Warfarin is prescribed for:
- Pulmonary embolism;
- Prophylaxis and/or treatment of venous thrombosis and its extension;
- Prophylaxis and/or treatment of thromboembolic complications associated with atrial fibrillation and/or cardiac valve replacement and post myocardial infarction;

Dosage

The dosage and administration of warfarin must be individualized for each patient according to the particular patient’s PT/INR response to the drug.
Venous thromboembolism (including pulmonary embolism): An INR of 2.0-3.0 is sufficient for prophylaxis and treatment of venous thrombo-embolism and minimises the risk of hemorrhage associated with higher INRs.
Atrial fibrillation: An INR of 2.0-3.0 should be prescribed for long term warfarin therapy in appropriate patients.
Post myocardial infarction: In post myocardial infarction patients, warfarin therapy should be initiated early (2-4 weeks post-infarction) and dosage should be adjusted to maintain an INR of 2.5-3.5 long term.
In patients thought to be at an increased risk of bleeding complications or on aspirin therapy, maintenance of warfarin therapy at the lower end of this INR range is recommended.
Mechanical and Bioprosthetic heart valves: In patients with mechanical heart valve(s), long term prophylaxis with warfarin to an INR of 2.5-3.5 is recommended.
In patients with bioprosthetic heart valves, warfarin therapy to an INR of 2.0-3.0 for 12 weeks after insertion is recommended.
In patients with additional risk factors such as atrial fibrillation or prior thromboembolism, consideration should be given for long term therapy.
Recurrent systemic embolism: In cases where the risk of thromboembolism is great, such as in patients with recurrent systemic embolism, a higher INR may be required.
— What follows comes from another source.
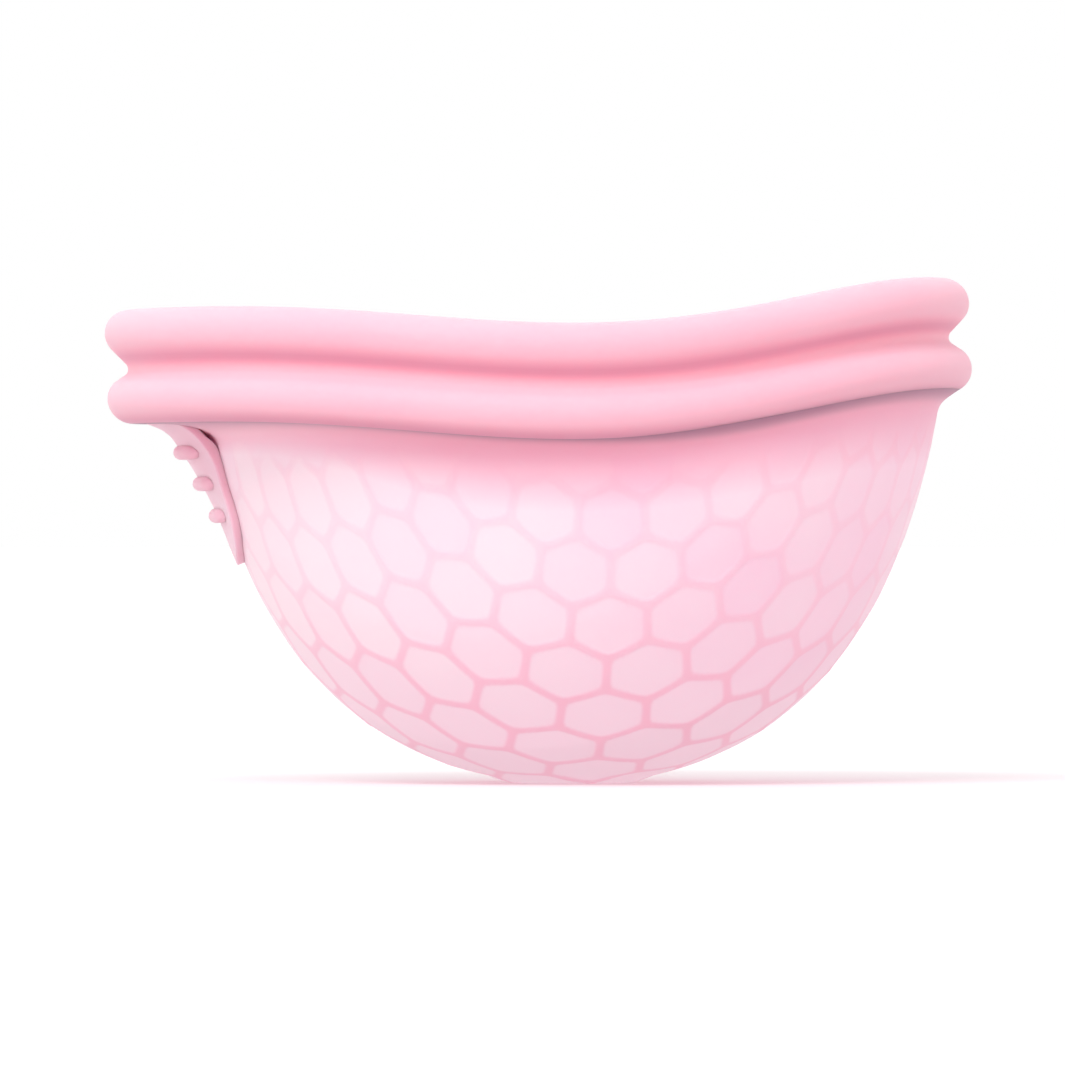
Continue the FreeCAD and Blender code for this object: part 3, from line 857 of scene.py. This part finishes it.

An INR of greater than 4.0 appears to provide no additional therapeutic benefit in most patients and is associated with a higher risk of bleeding.
Initial dose: It is recommended that warfarin therapy be initiated with a dose of 2 to 5 per day with dosage adjustments based on the results of PT/INR determinations.
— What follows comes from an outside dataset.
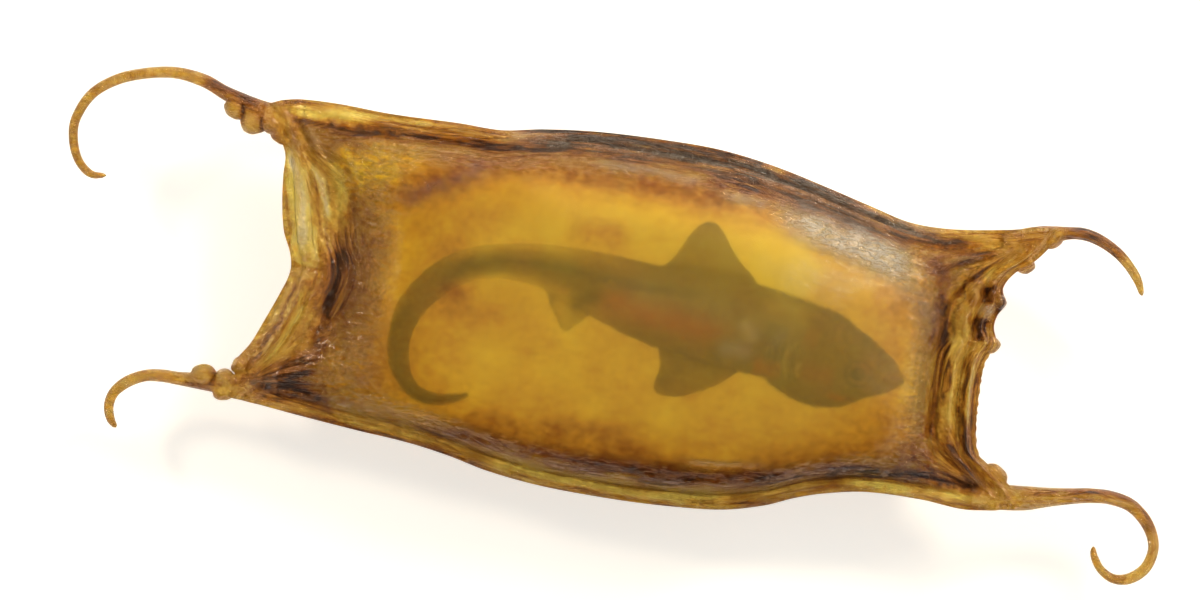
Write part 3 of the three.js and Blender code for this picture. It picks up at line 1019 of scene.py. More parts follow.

Low initiation doses are recommended for elderly and/or debilitated patients and patients with potential to exhibit greater than expected PT/INR response to warfarin.
Maintenance: Most patients are satisfactorily maintained at a dose of 2 to 10 daily.
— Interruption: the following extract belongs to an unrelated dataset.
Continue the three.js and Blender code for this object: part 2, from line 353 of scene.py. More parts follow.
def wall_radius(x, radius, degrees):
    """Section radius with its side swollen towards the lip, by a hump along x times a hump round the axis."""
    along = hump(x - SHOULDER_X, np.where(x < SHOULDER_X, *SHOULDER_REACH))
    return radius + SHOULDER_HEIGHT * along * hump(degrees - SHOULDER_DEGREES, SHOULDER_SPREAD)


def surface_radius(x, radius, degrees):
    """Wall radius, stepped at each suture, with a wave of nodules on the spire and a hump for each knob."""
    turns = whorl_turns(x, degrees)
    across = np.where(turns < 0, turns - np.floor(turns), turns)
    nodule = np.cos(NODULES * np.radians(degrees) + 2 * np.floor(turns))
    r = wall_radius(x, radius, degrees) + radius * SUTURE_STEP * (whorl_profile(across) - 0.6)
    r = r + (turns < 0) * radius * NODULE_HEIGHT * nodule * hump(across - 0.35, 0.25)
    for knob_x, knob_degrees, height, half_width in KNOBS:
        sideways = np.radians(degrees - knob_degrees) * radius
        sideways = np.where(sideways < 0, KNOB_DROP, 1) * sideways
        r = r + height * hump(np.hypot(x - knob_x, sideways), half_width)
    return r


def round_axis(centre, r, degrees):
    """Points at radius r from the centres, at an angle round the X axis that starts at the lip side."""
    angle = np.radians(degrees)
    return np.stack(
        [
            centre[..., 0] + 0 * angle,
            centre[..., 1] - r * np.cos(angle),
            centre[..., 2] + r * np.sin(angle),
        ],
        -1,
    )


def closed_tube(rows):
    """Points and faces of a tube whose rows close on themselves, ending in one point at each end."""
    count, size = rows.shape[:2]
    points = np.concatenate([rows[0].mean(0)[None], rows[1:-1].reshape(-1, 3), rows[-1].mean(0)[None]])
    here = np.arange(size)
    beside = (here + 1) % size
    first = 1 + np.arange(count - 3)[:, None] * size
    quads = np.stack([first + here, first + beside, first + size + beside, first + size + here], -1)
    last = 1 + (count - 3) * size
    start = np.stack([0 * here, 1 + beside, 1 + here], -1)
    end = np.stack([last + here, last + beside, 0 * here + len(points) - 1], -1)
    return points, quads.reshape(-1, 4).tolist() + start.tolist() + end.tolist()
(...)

Duration of therapy: The duration of therapy in each patient should be individualized.
In general, anticoagulant therapy should be continued until the danger of thrombosis and embolism has passed.
Conversion from heparin therapy: Since the anticoagulant effect of warfarin is delayed, heparin is preferred initially for rapid anticoagulation.
Conversion to warfarin may begin concomitantly with heparin therapy or may be delayed by 3 to 6 days.
To ensure continuous anticoagulation, it is advisable to continue full dose heparin therapy and that warfarin therapy be overlapped with heparin for 4 to 5 days, until warfarin has produced the desired therapeutic response as determined by PT/INR.
Once this has been achieved, heparin may be discontinued.

Contraindications

Anticoagulation is contraindicated in any localised or general physical condition or personal circumstance in which the hazard of haemorrhage might be greater than the potential clinical benefits of anticoagulation such as:
pregnancy, hemorrhagic tendencies or blood dyscrasias
recent or contemplated surgery of:
1) central nervous system,
2) eye,
3) traumatic surgery resulting in large open surfaces
bleeding tendencies associated with active ulceration or overt bleeding of:
1) gastrointestinal, genitourinary or respiratory tracts,
2) cerebrovascular hemorrhage,
3) aneurysms – cerebral, dissecting aorta,
4) pericarditis and pericardial effusions,
5) bacterial endocarditis, threatened abortion, eclampsia and pre-eclampsia
inadequate laboratory facilities
unsupervised patients with senility, alcoholism, or psychosis or other lack of patient co-operation
spinal puncture and other diagnostic or therapeutic procedures with potential for uncontrollable bleeding
major regional, lumbar block anaesthesia and malignant hypertension.